Wziął byka za rogi, ale przeżył


Trzech uczestników gonitwy z bykami w hiszpańskiej Pampelunie zostało rannych podczas poniedziałkowego, szóstego już wyścigu. Żaden z nich nie został ugodzony przez byka. Mniej szczęścia miał torreador Juan Jose Padilla, który dosłownie złapał byka za roki, co być może uratowało mu życie.

Dr Fernando Boneta ze szpitala w Pampelunie powiedział, że trzech rannych przewieziono do dwóch szpitali. Jeden doznał obrażenia ramienia, jeden lewej nogi, a trzeci lewego ramienia.

Najbardziej dramatyczny moment gonitwy nastąpił, gdy byk wpadł na jednego z biegnących i przewrócił go na brukowaną ulicę. Poniedziałkowa gonitwa - szósta z ośmiu - trwała zaledwie 2 minuty i 17 sekund.

Wziął byka za rogi

Znacznie dłużej od poniedziałkowego wyścigu trwały niedzielne walki na arenie w Pampelunie, gdzie pędzone wcześniej ulicami miasta byki są zabijane. I obfitowały w dramatyczne sceny.

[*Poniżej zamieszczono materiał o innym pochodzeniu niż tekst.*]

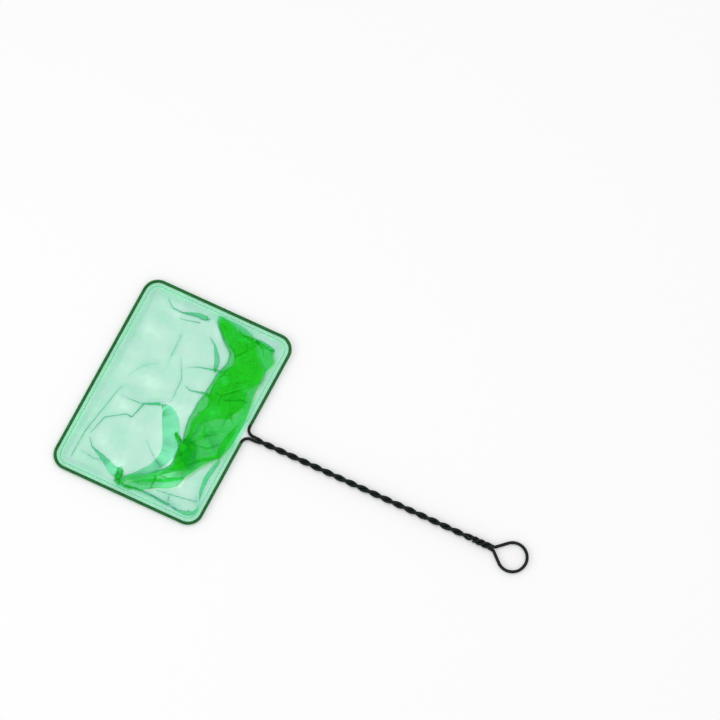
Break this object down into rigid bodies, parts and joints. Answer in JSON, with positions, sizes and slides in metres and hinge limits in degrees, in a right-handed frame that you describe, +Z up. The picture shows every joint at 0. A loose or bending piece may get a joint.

Hiszpański torreador Juan Jose Padilla, który starł się z 580-kilogramowym bykiem o imieniu Lenguto. Przed poważniejszymi obrażeniami uratowało go uchwycenie byka za nogi. Choć trafił do znajdującego się przy arenie ambulatorium, został opatrzony i ponownie stanął na arenie, by dokończyć swoje krwawe dzieło. Później wyszedł na arenę jeszcze raz i z wyraźnymi oznakami bólu pokonał drugiego byka.

Wielowiekowa tradycja

Doroczne gonitwy z bykami są w Pampelunie organizowane w ramach uroczystości ku czci świętego Fermina. Początki święta na cześć patrona miasta sięgają XIV wieku. Fiesta ku czci św. Fermina to zabawy, parady, koncerty i tańce, ale gonitwy byków i ludzi są najważniejszą atrakcją. Zostały rozsławione w świecie dzięki wydanej w 1926 roku powieści Ernesta Hemingwaya "Słońce też wschodzi".

Od 1911 roku, gdy rozpoczęto prowadzenie statystyk, w biegach z bykami poniosło śmierć 15 osób. W ubiegłym roku w starciu z bykiem zginął 27-letni Hiszpan.